Supplied information |
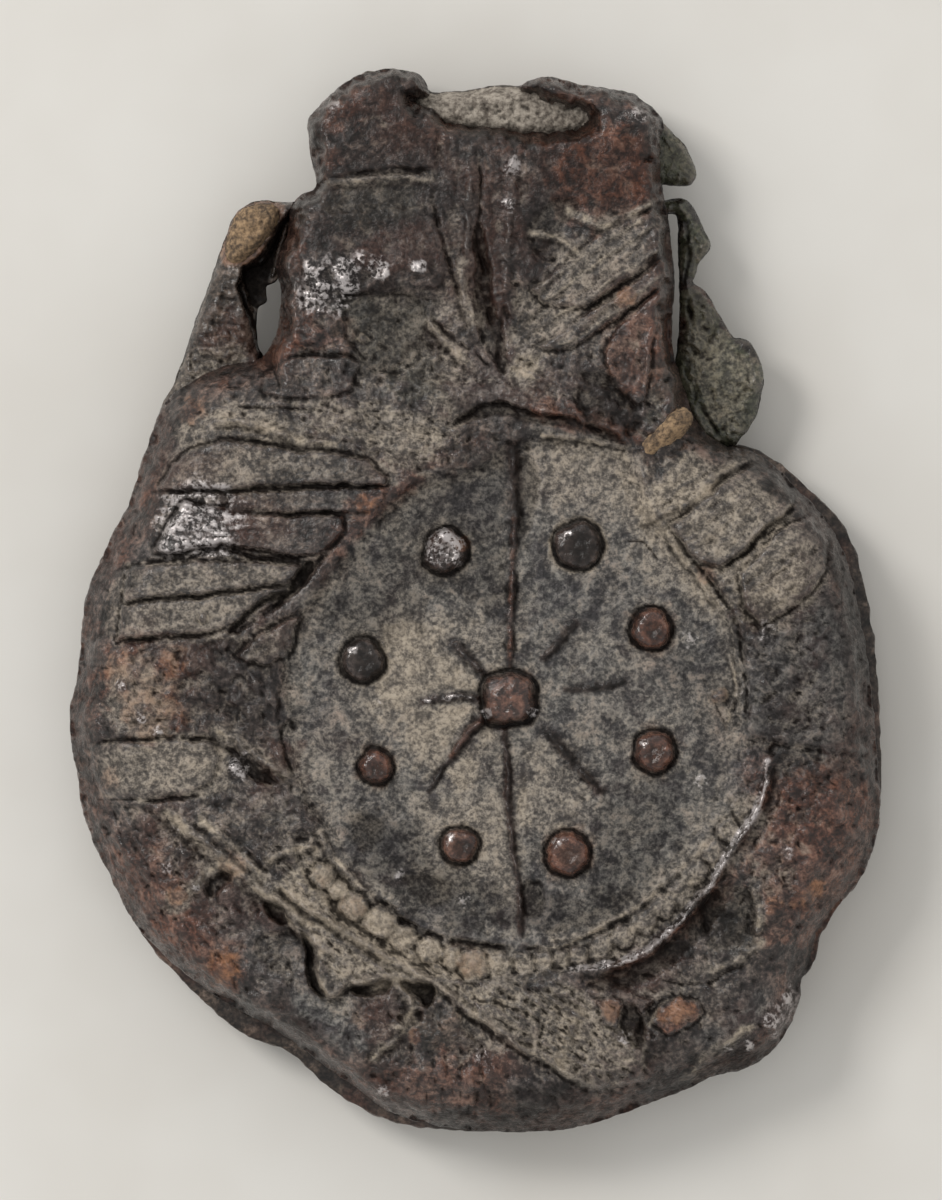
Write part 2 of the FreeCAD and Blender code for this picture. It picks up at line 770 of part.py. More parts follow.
# Soil: crusts that the ground has left, each lying on the metal or filling a gap in it
def crust(name, where_px, rise, height):
    """A lump of soil whose middle is at a height, through rings of uneven corners."""
    middle_px, reach_px, turn_deg = where_px
    rotation = Rotation(UP, turn_deg)
    rings = []
    for number, (level_share, spread_share) in enumerate(CRUST_SHARES):
        points = []
        for corner, corner_share in enumerate(CRUST_CORNER_SHARES):
            turn = 2 * math.pi * corner / len(CRUST_CORNER_SHARES)
            out_share = spread_share * corner_share
            x = (columns(reach_px[0]) * (out_share * math.cos(turn))).value
            y = (columns(reach_px[1]) * (out_share * math.sin(turn))).value
            z = (height + rise * level_share).value
            points.append(spot(middle_px) + rotation.multVec(Vector(x, y, z)))
        ring = doc.addObject("Part::Feature", f"{name}_ring_{number}")
        ring.Shape = Part.makePolygon(points + points[:1])
        rings.append(ring)
    return loft(name, rings)


handle_crust = crust(
    "handle_crust",
    HANDLE_SOIL_PX,
    size("handle_soil_rise"),
    SEAM + size("handle_thickness") * HANDLE_CRUST_LEVEL_SHARE,
)
handle_soil = without("handle_soil", handle_crust, [left_handle, front_blank])
shoulder_crust = crust(
    "shoulder_crust",
    SHOULDER_SOIL_PX,
    size("shoulder_soil_rise"),
    SEAM + size("neck_foot_front"),
)
shoulder_soil = without("shoulder_soil", shoulder_crust, [front_cast])
mouth_fill = block(
    "mouth_fill",
    MOUTH_SOIL_PX,
    SEAM - size("neck_mouth_back") + size("wall"),
    SEAM + size("mouth_soil_rise"),
)
mouth_plug = shared("mouth_plug", [bore, block("plug_reach", MOUTH_PLUG_PX, BOTTOM, TOP)])
mouth_mass = fused("mouth_mass", [mouth_fill, mouth_plug])
mouth_soil = without("mouth_soil", mouth_mass, [front_shell, back_wall])

PIECES = {
    "front_wall": front_wall,
    "back_wall": back_wall,
    "left_handle": left_handle,
    "right_handle_stub": right_handle_stub,
    "right_handle_flap": right_handle_flap,
    "mouth_soil": mouth_soil,
    "handle_soil": handle_soil,
    "shoulder_soil": shoulder_soil,
}
for label, made in PIECES.items():
    made.Label = label
doc.recompute()

for made in doc.Objects:
    if "Invalid" in made.State or "Error" in made.State:
        raise RuntimeError(f"{made.Name} failed: {made.State}")
for label, made in PIECES.items():
    if made.Shape.isNull() or not made.Shape.isValid():
        raise RuntimeError(f"{label} has no valid shape")

os.makedirs(PARTS_FOLDER, exist_ok=True)
for label, made in PIECES.items():
    made.Shape.exportStep(os.path.join(PARTS_FOLDER, f"{label}.step"))
    solids = len(made.Shape.Solids)
    print(f"{label}: {solids} solid, {made.Shape.Volume:.2f} cubic millimetres")
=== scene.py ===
"""A medieval pilgrim's flask of cast lead, dug up, flattened and corroded, lying on its back.

Every form is drawn in the photograph's pixels, turned to millimetres by one scale, and carved as
heights over the resting surface, so that a crack, a bar or a bead is geometry and not paint.
"""

import logging
import math
from dataclasses import dataclass
from enum import Enum
from typing import Optional, Sequence

import bpy
import numpy as np
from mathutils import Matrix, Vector


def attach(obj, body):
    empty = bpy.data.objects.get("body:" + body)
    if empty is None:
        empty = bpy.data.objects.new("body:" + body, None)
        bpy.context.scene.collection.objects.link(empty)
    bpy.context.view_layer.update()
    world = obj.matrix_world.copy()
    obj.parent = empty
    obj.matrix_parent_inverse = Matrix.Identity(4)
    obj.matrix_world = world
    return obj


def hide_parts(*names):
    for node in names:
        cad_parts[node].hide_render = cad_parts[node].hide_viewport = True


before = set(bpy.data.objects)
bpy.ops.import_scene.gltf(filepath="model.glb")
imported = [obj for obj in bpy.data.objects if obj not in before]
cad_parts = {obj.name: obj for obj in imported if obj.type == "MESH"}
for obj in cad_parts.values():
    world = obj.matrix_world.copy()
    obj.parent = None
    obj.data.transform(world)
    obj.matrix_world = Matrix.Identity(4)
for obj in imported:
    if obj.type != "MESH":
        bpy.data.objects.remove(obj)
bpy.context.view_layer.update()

logging.basicConfig(level=logging.INFO, format="%(message)s")
log = logging.getLogger("flask")

Point = tuple[float, float]
Path = Sequence[Point]
Window = tuple[slice, slice]
Socket = bpy.types.NodeSocket

# The photograph's pixels for the middle of the flask's outline box, and millimetres per pixel
MIDDLE_PX = (476.0, 600.5)
MM_PER_PX = (38.1 / 812, 50.0 / 1065)
PX_PER_MM = 812 / 38.1
MM = 0.001

# The height of the seam between the halves and of the highest knob, and half the flask's width and
# length, which nothing passes
SEAM_MM = 3.2
CEILING_MM = 8.63
REACH_MM = (19.09, 25.0)

# Brings gradient noise to a range of about -1 to 1, and each finer octave's share of the last
NOISE_GAIN = 1.55
OCTAVE_SHARE = 0.55

EVERYWHERE: Window = (slice(None), slice(None))


class Stain(Enum):
    """What lies on the metal, and painted shade and glints. Each is stored on the mesh as a named layer
    from 0 to 1.
    """

    CRUST = "crust"
    SLATE = "slate"
    RUST = "rust"
    OCHRE = "ochre"
    # Near-black: painted shade in folds, pits, recesses and on sides turned from the window, and dark
    # patina in some patches
    DARK_PATINA_AND_SHADE = "dark_patina_and_shade"
    SHINE = "shine"
    # Bright grey: painted glints, and bare metal where the crust is worn through
    BARE_METAL_AND_GLINT = "bare_metal_and_glint"
    MOSS = "moss"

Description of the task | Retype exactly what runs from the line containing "os.makedirs(PARTS_FOLDER, exist_ok=True)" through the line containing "obj.matrix_world = world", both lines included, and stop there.

Response below |
os.makedirs(PARTS_FOLDER, exist_ok=True)
for label, made in PIECES.items():
    made.Shape.exportStep(os.path.join(PARTS_FOLDER, f"{label}.step"))
    solids = len(made.Shape.Solids)
    print(f"{label}: {solids} solid, {made.Shape.Volume:.2f} cubic millimetres")
=== scene.py ===
"""A medieval pilgrim's flask of cast lead, dug up, flattened and corroded, lying on its back.

Every form is drawn in the photograph's pixels, turned to millimetres by one scale, and carved as
heights over the resting surface, so that a crack, a bar or a bead is geometry and not paint.
"""

import logging
import math
from dataclasses import dataclass
from enum import Enum
from typing import Optional, Sequence

import bpy
import numpy as np
from mathutils import Matrix, Vector


def attach(obj, body):
    empty = bpy.data.objects.get("body:" + body)
    if empty is None:
        empty = bpy.data.objects.new("body:" + body, None)
        bpy.context.scene.collection.objects.link(empty)
    bpy.context.view_layer.update()
    world = obj.matrix_world.copy()
    obj.parent = empty
    obj.matrix_parent_inverse = Matrix.Identity(4)
    obj.matrix_world = world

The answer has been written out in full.